Retirez-vous, petits vers mistes (mêlés)
À seureté, soubz les couleurs
De celle dont (quand estes tristes)
L’espoir apaise vos douleurs.

Si l’on se reporte à l’époque où Desperiers composait l’agréable voyage dont j’ai parlé, on n’aura point de doute sur l’objet et la nature de ses inquiétudes. Le Cymbalum Mundi, dont il sera question plus tard, avait paru en 1537, et il avait été aussitôt poursuivi avec une violence dont aucune prohibition littéraire n’offre l’exemple. Jehan Morin, l’imprimeur, était en prison ; l’ouvrage était saisi et probablement anéanti ; l’auteur pouvait être déjà nommé dans quelques-uns des aveux qu’arrachait la torture. S’était-il rendu à Lyon pour donner ses derniers soins à la réimpression exécutée en 1538 par Benoist Bonyn, ou, ce qu’il est plus naturel de présumer, n’avait-il d’autre but que de la détruire ? Tout cela est fort incertain, mais les conséquences d’une pareille position se déduisent plus naturellement. L’anonyme était reconnu, Marguerite elle-même était compromise, et Desperiers se tua. Cet évènement ne doit pas être postérieur à l’an 1539.
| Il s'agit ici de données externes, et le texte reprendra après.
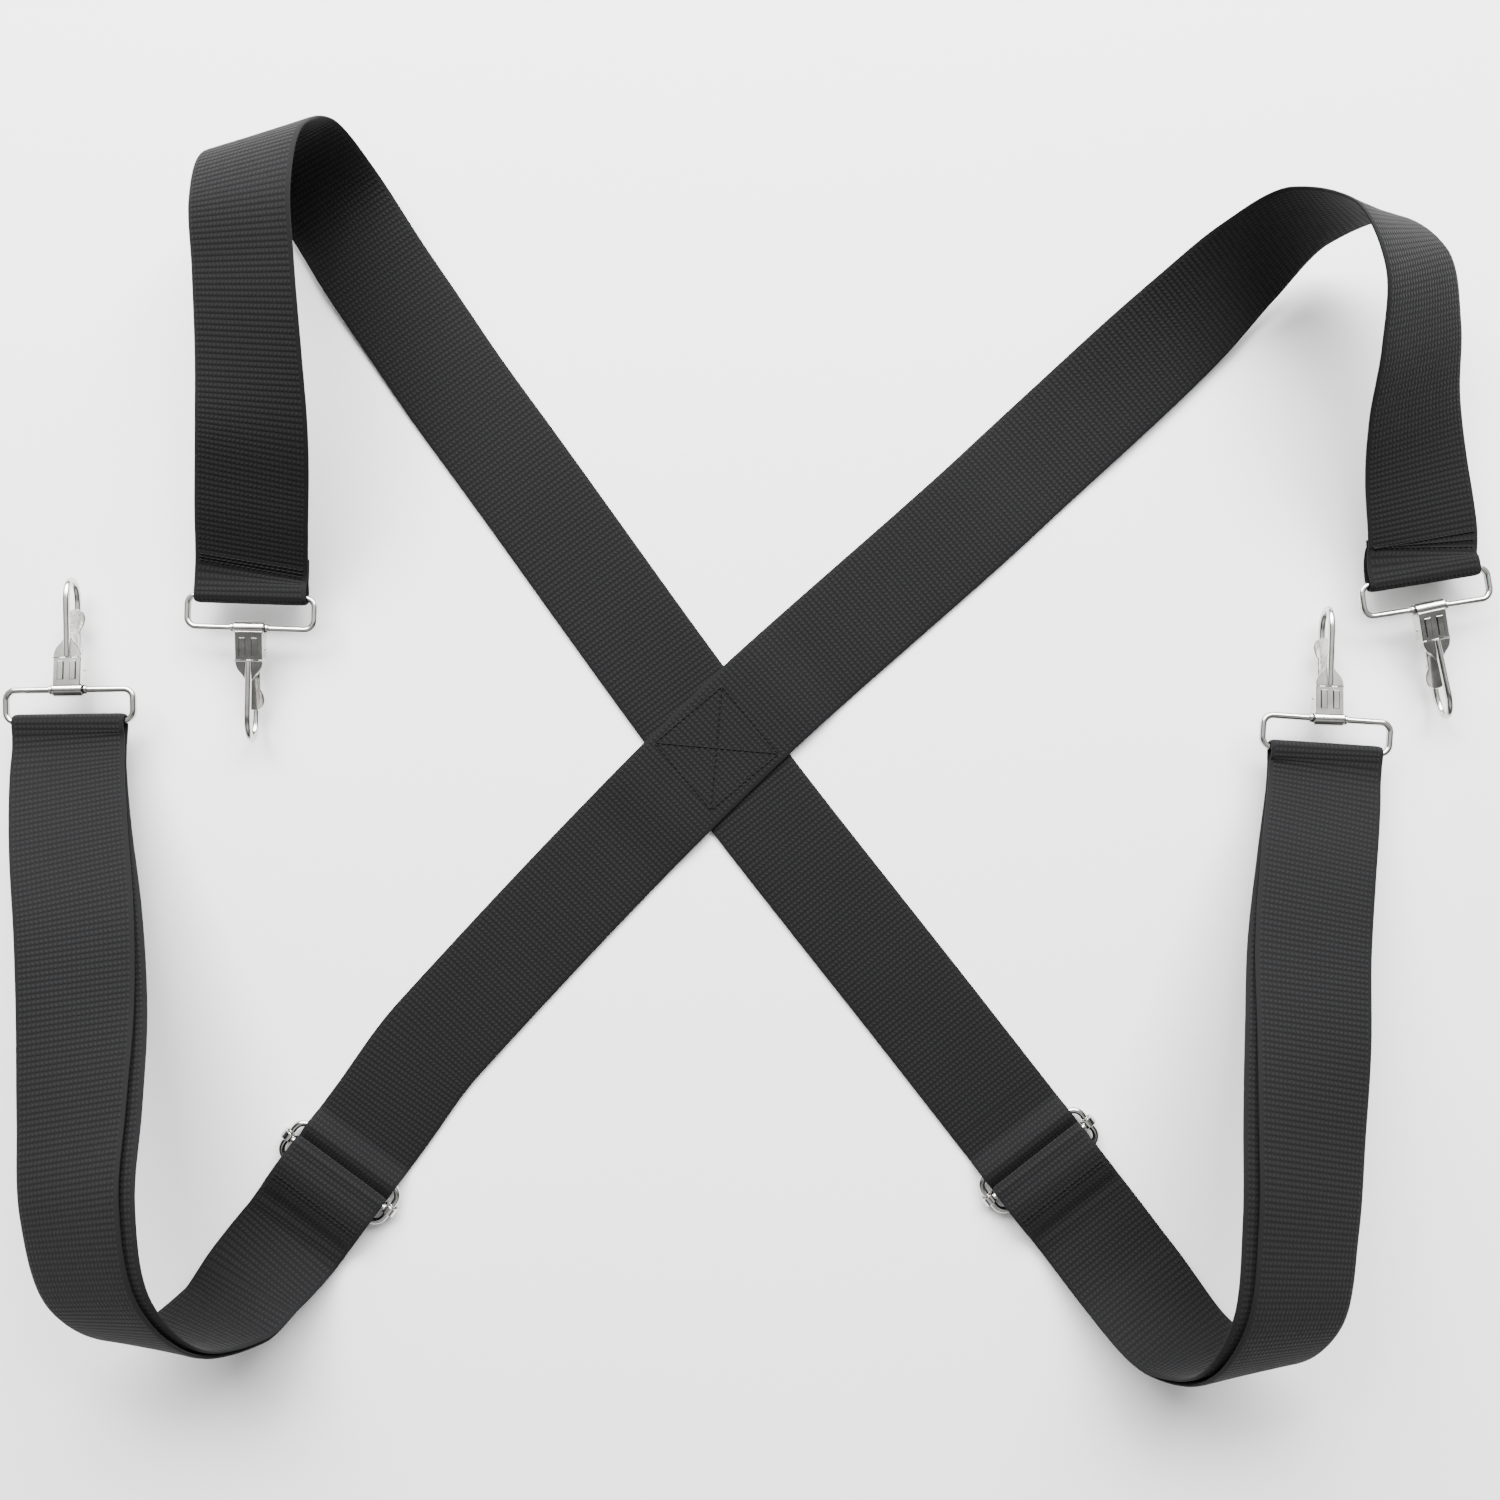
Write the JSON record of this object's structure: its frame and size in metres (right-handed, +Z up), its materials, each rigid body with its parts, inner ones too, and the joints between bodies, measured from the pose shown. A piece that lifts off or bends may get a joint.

Il n’est pas possible d’oublier nulle part, en poursuivant cet examen, que toute la destinée de Bonaventure Desperiers est marquée d’un sceau fatal d’incertitude et d’oubli. Ce qu’il y a de plus positif dans la vie d’un écrivain, ce sont ordinairement ses écrits, et les moindres écrits de Bonaventure Desperiers sont enveloppés d’un profond mystère auquel il paraît avoir pris plaisir lui-même. Homme du monde bien plus qu’il n’était homme de lettres, et homme de lettres, seulement parce qu’il était homme du monde, il ne se résout à la publicité qu’en 1537, et il garde avec soin le voile de l’anonyme qu’il avait quelquefois intérêt à ne pas laisser soulever. On ne saurait lui contester l’Apologie de Marot absent, imprimée dans le recueil des Disciples et amis de Marot, Lyon, Pierre de Sainte-Lucie, sans date, mais certainement en 1537, puisque cette pièce y est attribuée à Bonaventure, valet de chambre de la royne de Navarre, par un éditeur qui ne pouvait se tromper sur les différens collaborateurs de son recueil. La réticence du nom de famille est probablement imposée par quelque circonstance particulière, et la persécution exercée dès-lors contre Desperiers est très suffisante pour l’expliquer.